Salió el jefe. «¿En qué puedo ayudarte?», dijo. Era un jefe
de sucursal joven, estilo buen rollito. «Puedes ayudarme dándome cincuenta
euros de mi dinero», respondió Emilio. «Tienes que comprender las normas
–razonó el otro–. La tarjeta es un instrumento muy práctico para el cliente».
Emilio miró atrás, como buscando a quién se dirigía el otro: «¿Me hablas a mí?
–respondió al fin–. Porque, mira, soy viejo pero no soy gilipollas». El director
tragaba saliva, insistiendo en que el interés del público, la comodidad,
etcétera. «¿La comodidad de quién? –inquiría Emilio–. ¿La vuestra?». El otro
siguió en lo suyo: «Te hacemos una tarjeta ahora mismo, sin comisiones». Pero
ya he dicho que la formación marxista de Emilio es perfecta; así que, tras
cinco minutos de argumentación metódica –el otro, abrumado, no sabía dónde
meterse–, acabó así: «Además, eres tonto del haba. Porque el dinero, aunque sea
poco, es mío y seguirá aquí.

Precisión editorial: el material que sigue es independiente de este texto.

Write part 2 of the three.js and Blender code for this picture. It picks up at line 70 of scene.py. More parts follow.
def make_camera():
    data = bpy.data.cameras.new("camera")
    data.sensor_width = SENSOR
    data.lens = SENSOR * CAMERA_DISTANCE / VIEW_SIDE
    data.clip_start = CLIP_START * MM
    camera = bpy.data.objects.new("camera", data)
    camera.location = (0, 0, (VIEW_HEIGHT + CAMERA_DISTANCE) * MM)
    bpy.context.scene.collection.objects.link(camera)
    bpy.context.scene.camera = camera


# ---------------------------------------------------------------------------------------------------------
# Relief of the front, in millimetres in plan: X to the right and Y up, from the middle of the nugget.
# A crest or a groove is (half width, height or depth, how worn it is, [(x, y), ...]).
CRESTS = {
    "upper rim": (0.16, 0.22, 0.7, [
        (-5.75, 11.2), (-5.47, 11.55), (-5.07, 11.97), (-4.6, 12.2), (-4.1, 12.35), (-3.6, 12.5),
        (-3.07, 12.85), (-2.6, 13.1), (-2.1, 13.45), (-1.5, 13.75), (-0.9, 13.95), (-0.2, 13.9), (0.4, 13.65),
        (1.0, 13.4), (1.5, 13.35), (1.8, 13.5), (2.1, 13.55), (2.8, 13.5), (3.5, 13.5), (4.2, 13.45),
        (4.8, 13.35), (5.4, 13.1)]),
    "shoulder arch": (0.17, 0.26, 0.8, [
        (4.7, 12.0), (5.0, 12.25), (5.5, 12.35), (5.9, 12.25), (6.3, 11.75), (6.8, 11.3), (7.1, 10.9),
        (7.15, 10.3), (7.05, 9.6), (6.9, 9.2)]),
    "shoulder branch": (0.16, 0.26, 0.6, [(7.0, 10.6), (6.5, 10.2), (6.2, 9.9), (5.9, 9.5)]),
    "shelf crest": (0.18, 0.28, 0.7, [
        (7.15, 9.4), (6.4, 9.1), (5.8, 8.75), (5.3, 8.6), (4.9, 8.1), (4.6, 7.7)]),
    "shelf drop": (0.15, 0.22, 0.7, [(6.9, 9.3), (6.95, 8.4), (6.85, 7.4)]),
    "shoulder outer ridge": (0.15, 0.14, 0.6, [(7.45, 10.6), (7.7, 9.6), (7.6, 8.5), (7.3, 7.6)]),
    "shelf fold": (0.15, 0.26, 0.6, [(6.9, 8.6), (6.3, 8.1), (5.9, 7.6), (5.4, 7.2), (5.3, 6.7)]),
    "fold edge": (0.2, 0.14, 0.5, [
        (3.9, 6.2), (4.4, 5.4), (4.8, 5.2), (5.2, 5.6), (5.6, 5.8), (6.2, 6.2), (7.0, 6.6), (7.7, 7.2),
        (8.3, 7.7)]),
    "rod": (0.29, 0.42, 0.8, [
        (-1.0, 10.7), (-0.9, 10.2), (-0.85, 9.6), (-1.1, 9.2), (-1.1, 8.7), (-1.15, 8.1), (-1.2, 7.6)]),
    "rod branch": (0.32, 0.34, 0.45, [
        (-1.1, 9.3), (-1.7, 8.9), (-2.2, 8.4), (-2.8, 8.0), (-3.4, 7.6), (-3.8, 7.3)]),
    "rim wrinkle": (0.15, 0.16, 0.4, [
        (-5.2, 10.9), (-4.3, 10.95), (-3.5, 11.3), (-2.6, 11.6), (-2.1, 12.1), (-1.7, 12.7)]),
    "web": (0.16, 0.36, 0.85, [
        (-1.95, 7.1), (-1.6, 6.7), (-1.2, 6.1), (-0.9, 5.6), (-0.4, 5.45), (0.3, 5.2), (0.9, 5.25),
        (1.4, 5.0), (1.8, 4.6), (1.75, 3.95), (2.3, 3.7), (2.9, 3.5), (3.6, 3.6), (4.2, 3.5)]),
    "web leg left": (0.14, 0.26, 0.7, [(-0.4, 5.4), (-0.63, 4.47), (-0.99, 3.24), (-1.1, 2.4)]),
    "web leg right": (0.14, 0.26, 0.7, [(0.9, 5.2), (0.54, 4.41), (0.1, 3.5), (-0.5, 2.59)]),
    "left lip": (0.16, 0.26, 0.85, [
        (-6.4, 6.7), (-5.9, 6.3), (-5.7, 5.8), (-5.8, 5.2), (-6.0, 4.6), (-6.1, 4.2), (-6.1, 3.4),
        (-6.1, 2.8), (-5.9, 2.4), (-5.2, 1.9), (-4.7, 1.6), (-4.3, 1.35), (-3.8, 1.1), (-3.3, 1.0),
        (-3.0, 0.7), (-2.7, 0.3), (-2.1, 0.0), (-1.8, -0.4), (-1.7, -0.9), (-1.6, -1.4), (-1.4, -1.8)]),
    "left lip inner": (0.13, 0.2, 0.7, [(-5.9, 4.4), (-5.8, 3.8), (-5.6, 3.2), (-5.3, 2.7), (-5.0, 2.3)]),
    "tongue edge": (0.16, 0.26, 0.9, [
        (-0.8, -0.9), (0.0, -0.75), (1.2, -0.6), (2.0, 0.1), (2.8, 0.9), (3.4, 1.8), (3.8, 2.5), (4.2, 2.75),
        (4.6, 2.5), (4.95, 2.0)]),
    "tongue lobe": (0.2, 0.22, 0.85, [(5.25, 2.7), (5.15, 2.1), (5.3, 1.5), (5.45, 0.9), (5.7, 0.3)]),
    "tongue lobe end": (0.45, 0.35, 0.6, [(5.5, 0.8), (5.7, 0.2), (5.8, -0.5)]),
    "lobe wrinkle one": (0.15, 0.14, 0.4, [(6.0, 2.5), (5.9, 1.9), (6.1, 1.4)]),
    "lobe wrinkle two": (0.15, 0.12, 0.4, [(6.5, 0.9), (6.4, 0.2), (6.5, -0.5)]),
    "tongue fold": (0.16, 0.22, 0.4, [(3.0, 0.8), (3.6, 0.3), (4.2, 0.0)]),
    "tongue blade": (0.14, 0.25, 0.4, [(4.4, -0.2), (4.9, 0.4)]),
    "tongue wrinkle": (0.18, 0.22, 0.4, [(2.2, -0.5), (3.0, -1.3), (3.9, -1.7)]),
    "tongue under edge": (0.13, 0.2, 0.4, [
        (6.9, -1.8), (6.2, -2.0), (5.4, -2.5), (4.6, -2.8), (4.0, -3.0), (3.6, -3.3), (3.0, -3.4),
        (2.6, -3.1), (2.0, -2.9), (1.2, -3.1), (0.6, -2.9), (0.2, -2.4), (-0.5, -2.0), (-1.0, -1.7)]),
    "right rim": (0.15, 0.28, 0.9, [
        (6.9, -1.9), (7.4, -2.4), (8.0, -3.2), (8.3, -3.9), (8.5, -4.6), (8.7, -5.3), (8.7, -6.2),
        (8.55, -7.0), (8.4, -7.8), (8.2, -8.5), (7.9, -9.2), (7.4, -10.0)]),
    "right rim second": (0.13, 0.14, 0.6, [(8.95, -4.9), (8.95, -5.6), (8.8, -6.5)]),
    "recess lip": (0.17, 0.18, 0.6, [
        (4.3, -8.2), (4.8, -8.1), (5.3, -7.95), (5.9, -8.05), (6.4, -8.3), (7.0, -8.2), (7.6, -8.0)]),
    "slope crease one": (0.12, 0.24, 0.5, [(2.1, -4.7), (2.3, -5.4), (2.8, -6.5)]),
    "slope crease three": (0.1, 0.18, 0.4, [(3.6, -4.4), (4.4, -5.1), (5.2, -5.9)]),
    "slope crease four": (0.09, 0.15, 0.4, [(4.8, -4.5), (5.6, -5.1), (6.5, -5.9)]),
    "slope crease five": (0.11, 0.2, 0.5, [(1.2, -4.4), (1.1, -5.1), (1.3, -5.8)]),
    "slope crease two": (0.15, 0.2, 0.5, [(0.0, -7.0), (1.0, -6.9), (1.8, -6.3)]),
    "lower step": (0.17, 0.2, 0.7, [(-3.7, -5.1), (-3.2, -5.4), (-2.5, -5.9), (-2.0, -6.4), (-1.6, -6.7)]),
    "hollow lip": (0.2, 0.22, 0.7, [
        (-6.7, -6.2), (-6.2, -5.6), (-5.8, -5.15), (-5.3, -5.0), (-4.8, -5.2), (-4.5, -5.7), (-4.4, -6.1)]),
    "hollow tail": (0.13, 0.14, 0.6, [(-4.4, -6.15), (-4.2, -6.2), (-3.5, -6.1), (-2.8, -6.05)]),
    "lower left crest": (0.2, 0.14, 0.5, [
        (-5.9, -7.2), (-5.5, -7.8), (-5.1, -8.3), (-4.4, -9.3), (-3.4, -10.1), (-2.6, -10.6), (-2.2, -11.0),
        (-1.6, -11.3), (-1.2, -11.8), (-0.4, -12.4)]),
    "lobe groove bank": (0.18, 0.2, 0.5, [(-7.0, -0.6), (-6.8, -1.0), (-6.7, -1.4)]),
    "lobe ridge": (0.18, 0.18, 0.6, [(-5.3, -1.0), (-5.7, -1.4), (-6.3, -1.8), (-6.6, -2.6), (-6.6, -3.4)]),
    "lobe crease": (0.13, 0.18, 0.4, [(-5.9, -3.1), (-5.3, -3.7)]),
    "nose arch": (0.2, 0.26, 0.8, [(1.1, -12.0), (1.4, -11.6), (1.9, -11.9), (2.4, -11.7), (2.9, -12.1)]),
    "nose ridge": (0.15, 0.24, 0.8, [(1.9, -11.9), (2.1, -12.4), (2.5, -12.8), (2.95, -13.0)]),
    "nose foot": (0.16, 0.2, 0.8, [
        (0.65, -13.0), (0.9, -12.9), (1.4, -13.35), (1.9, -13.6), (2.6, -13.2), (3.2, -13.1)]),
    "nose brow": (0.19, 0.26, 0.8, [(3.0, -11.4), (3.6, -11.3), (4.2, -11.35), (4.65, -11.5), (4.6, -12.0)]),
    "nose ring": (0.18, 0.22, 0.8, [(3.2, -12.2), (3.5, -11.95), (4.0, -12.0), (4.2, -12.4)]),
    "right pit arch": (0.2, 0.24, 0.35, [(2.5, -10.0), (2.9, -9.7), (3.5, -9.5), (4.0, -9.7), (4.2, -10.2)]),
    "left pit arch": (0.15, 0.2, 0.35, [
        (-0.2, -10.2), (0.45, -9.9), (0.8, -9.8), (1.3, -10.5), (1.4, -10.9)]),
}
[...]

Pero con tanta tarjeta, tanta automatización y
tanta mierda, al final quien sobrarás serás tú –señaló a la cajera– y todos
estos desgraciados, porque os sustituirán las putas máquinas».
A esas alturas, la cola ante la caja era kilométrica; y la
gente, la cajera y el director escuchaban acojonados. Emilio dirigió a éste una
mirada con reflejos de guillotina que lo hizo estremecerse. Entonces el
director tragó saliva y se volvió a la cajera. «Dale sus cincuenta euros»,
balbució. Y en ese momento, Emilio el Perroflauta, erguido en su magnífica e
insobornable gloria, miró con desprecio al pringado y le soltó: «¿Pues sabes
qué te digo?… Que ahora tu banco, tú, la cajera y los empleados que tienes a
estas horas tomando café podéis meteros esos cincuenta cochinos euros en el
culo. Ya volveré otro día». Tras lo cual se fue hacia la puerta con paso firme
y digno. Y al pasar junto a la gente que esperaba en la cola, sumisa –nadie
había despegado los labios durante el incidente–, los miró con altivez de
hombre libre y casi escupió: «¿Estáis ahí, callados y tragando como ovejas?… Si
esta cola fuera en la Seguridad Social, ya la habríais quemado». Y después, muy
tranquilo, fue a tomarse un carajillo a un bar donde le fiaban.